### SET PROBLEM
Please restate, exactly as written, the lines running from the beginning of the material through the line that has "outline, the rim" in it.

start GIVEN INFORMATION

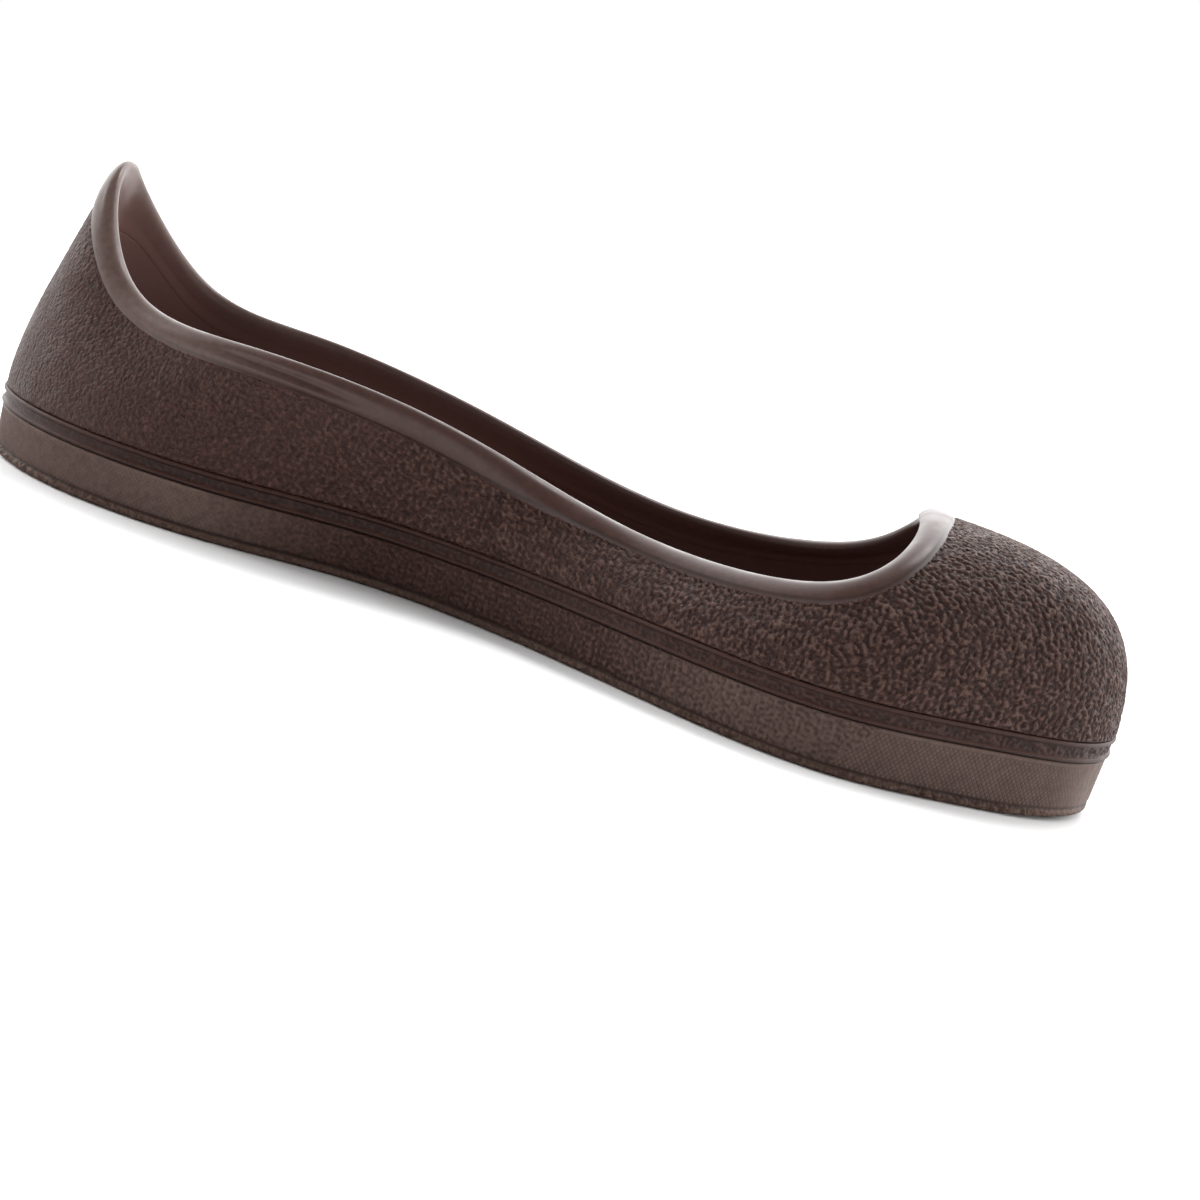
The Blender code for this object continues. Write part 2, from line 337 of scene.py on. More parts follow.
def section_points():
    """The table's rows as points round the foot: along the arch side, then back."""
    rows = np.array(SECTIONS)
    along, arch, outer, rim_along, rim_arch, rim_outer, rise_arch, rise_outer, bead, crown = rows.T
    along, rim_along = along * LENGTH, rim_along * LENGTH
    near = np.column_stack([along, -arch * WIDTH, rim_along, -rim_arch * WIDTH, rise_arch, bead, crown])
    far = np.column_stack([along, outer * WIDTH, rim_along, rim_outer * WIDTH, rise_outer, bead, crown])
    return np.vstack([near, far[-2:0:-1]])


class Foot:
    """The outline, the rim and the outward direction at stations spaced evenly round it."""

    def __init__(self, stations):
        points = section_points()
        chords = np.linalg.norm(points[:, :2] - np.roll(points[:, :2], -1, axis=0), axis=1)
        spans = chords**CHORD_POWER
        knots = np.concatenate([[0.0], np.cumsum(spans)[:-1]]) / spans.sum()
        coarse = closed_spline(knots, points, np.linspace(0.0, 1.0, CAD_STATIONS, endpoint=False))
        middle = (coarse[:, :2].min(axis=0) + coarse[:, :2].max(axis=0)) / 2
        samples = np.linspace(0.0, 1.0, OUTLINE_SAMPLES, endpoint=False)
        places = closed_spline(knots, points, samples)[:, :2]
        steps = np.linalg.norm(np.roll(places, -1, axis=0) - places, axis=1)
        self.perimeter = steps.sum()
        self.count = stations or round(self.perimeter / KNURL_PITCH) * STEPS_A_KNURL
        travelled = np.concatenate([[0.0], np.cumsum(steps)])
        self.round = np.linspace(0.0, self.perimeter, self.count, endpoint=False)
        at = np.interp(self.round, travelled, np.append(samples, 1.0))
        read = closed_spline(knots, points, at)
        self.along = read[:, 0] / LENGTH
        self.outline = read[:, :2] - middle
        run = unit(np.roll(self.outline, -1, axis=0) - np.roll(self.outline, 1, axis=0))
        self.outward = np.column_stack([run[:, 1], -run[:, 0]])
        self.bead = read[:, 5]
        self.crown = np.clip(read[:, 6], 0.0, 1.0)
        rise = self.upper_rib_height()[0] + read[:, 4] * UPPER_HEIGHT
        self.rim = np.column_stack([read[:, 2:4] - middle, rise])

    def band_top(self):
        return BAND_HEIGHT + TOE_RISE * self.along**RISE_POWER

    def lower_rib_height(self):
        return self.band_top() + GAP + RIB_RADIUS

    def upper_rib_height(self):
        return self.lower_rib_height() + mix((RIB_PITCH_HEEL, RIB_PITCH_TOE), self.along)

    def upper_foot_height(self):
        return self.upper_rib_height() + RIB_RADIUS + GAP

    def ring(self, inset, height):
        places = self.outline - self.outward * np.broadcast_to(inset, self.count)[:, None]
        return np.column_stack([places, np.broadcast_to(height, self.count)])


class Wall:
    """Outer face of the upper: one curve from the welt to the rim at each station."""

    def __init__(self, foot):
        self.foot = foot.ring(UPPER_INSET, foot.upper_foot_height())
        self.rim = foot.rim
        self.bead = foot.bead
        crown = foot.crown[:, None]
        height = self.rim[:, 2:] - self.foot[:, 2:]
        span = self.rim - self.foot
        span[:, 2] = 0.0
        up = np.array([0.0, 0.0, 1.0])
        outward = np.column_stack([foot.outward, np.zeros(foot.count)])
        self.low = self.foot + up * height * mix(HANDLE_CLIMB_SHARE, crown)
        side = smooth_step(0.0, HEEL_SPAN_SHARE, foot.along)[:, None]
        side_swell = mix((HEEL_SWELL, SIDE_SWELL), side)
        self.low += outward * mix((side_swell, TOE_SWELL), crown)
        self.high = self.rim - span * mix(HANDLE_REACH_SHARE, crown)
        self.high -= up * height * mix(HANDLE_DROP_SHARE, crown)
        self.stations = np.arange(foot.count)
        self.measure()

    def at(self, share, station=None):
        """Points on the wall at a share of the way up, for each of the stations named."""
        station = self.stations if station is None else station % len(self.stations)
        share = np.broadcast_to(share, station.shape)[..., None]
        rest = 1 - share
        ends = self.foot[station] * rest**3 + self.rim[station] * share**3
        handles = self.low[station] * rest + self.high[station] * share
        return ends + 3 * rest * share * handles

    def measure(self):
        self.shares = np.linspace(0.0, 1.0, PROFILE_SAMPLES)
        points = np.array([self.at(share) for share in self.shares])
        steps = np.linalg.norm(np.diff(points, axis=0), axis=2)
        self.lengths = np.vstack([np.zeros(len(self.stations)), np.cumsum(steps, axis=0)])

    def share_at(self, station, length):
        return np.interp(length, self.lengths[:, station], self.shares)

    def length_at(self, station, share):
        return np.interp(share, self.shares, self.lengths[:, station])

    def share_below_rim(self, distance):
        wanted = self.lengths[-1] - distance
        return np.array([self.share_at(station, wanted[station]) for station in self.stations])

    def directions(self, share, station=None):
        """Unit vectors up the wall, round the foot and out of the wall."""
        station = self.stations if station is None else station
        low = np.maximum(share - SHARE_STEP, 0.0)
        high = np.minimum(low + 2 * SHARE_STEP, 1.0)
        upward = unit(self.at(high, station) - self.at(low, station))
        around = unit(self.at(share, station + 1) - self.at(share, station - 1))
        return upward, around, unit(np.cross(around, upward))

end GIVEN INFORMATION

### WORKED ANSWER
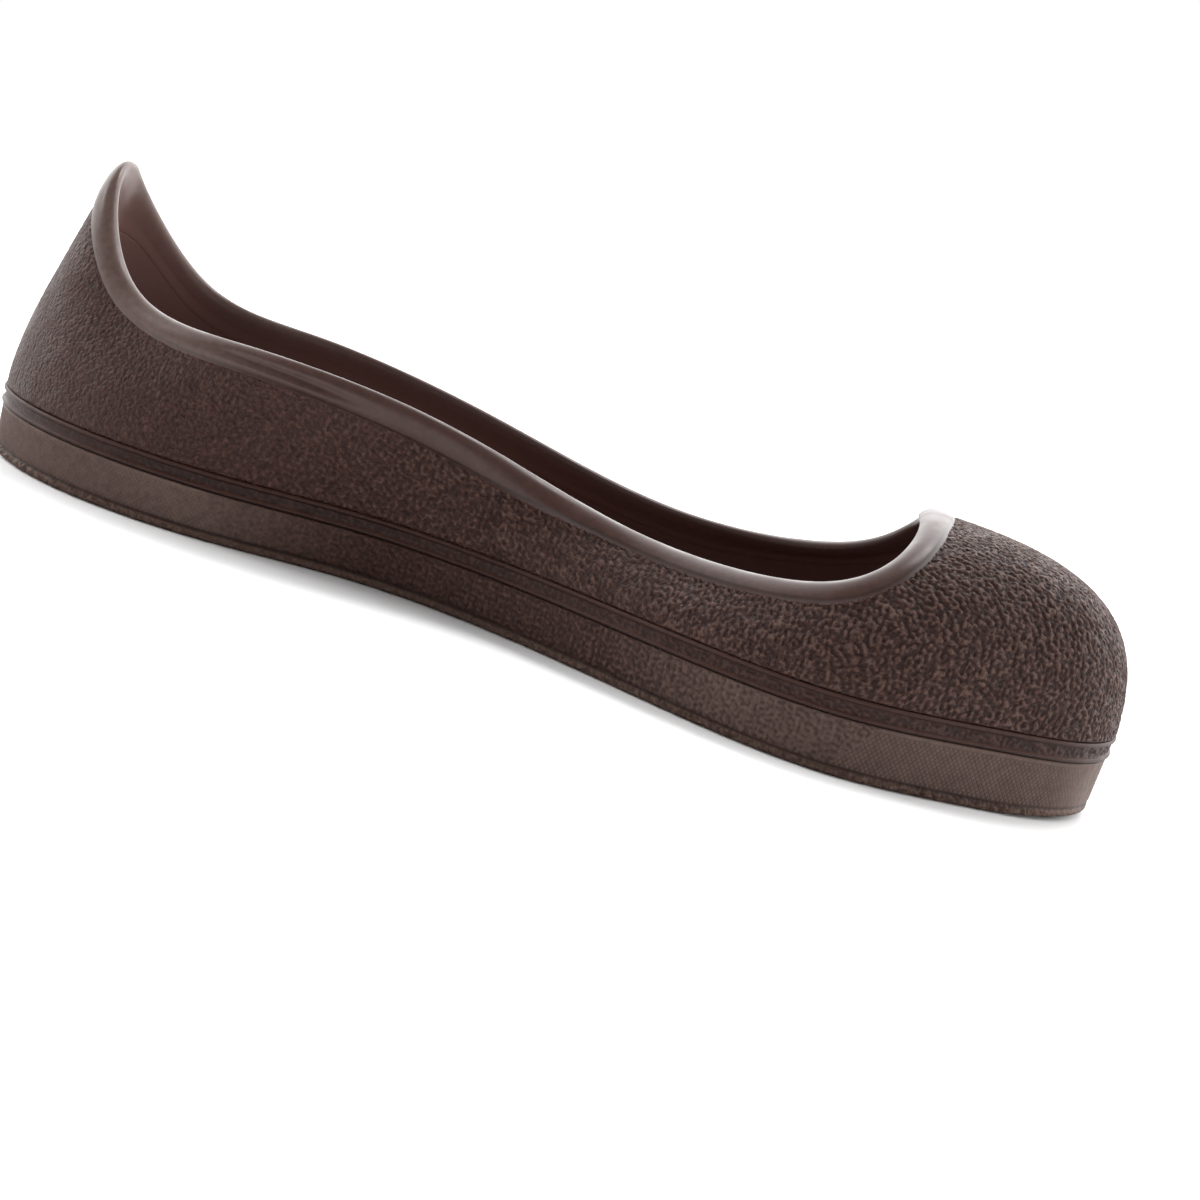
The Blender code for this object continues. Write part 2, from line 337 of scene.py on. More parts follow.
def section_points():
    """The table's rows as points round the foot: along the arch side, then back."""
    rows = np.array(SECTIONS)
    along, arch, outer, rim_along, rim_arch, rim_outer, rise_arch, rise_outer, bead, crown = rows.T
    along, rim_along = along * LENGTH, rim_along * LENGTH
    near = np.column_stack([along, -arch * WIDTH, rim_along, -rim_arch * WIDTH, rise_arch, bead, crown])
    far = np.column_stack([along, outer * WIDTH, rim_along, rim_outer * WIDTH, rise_outer, bead, crown])
    return np.vstack([near, far[-2:0:-1]])


class Foot:
    """The outline, the rim and the outward direction at stations spaced evenly round it."""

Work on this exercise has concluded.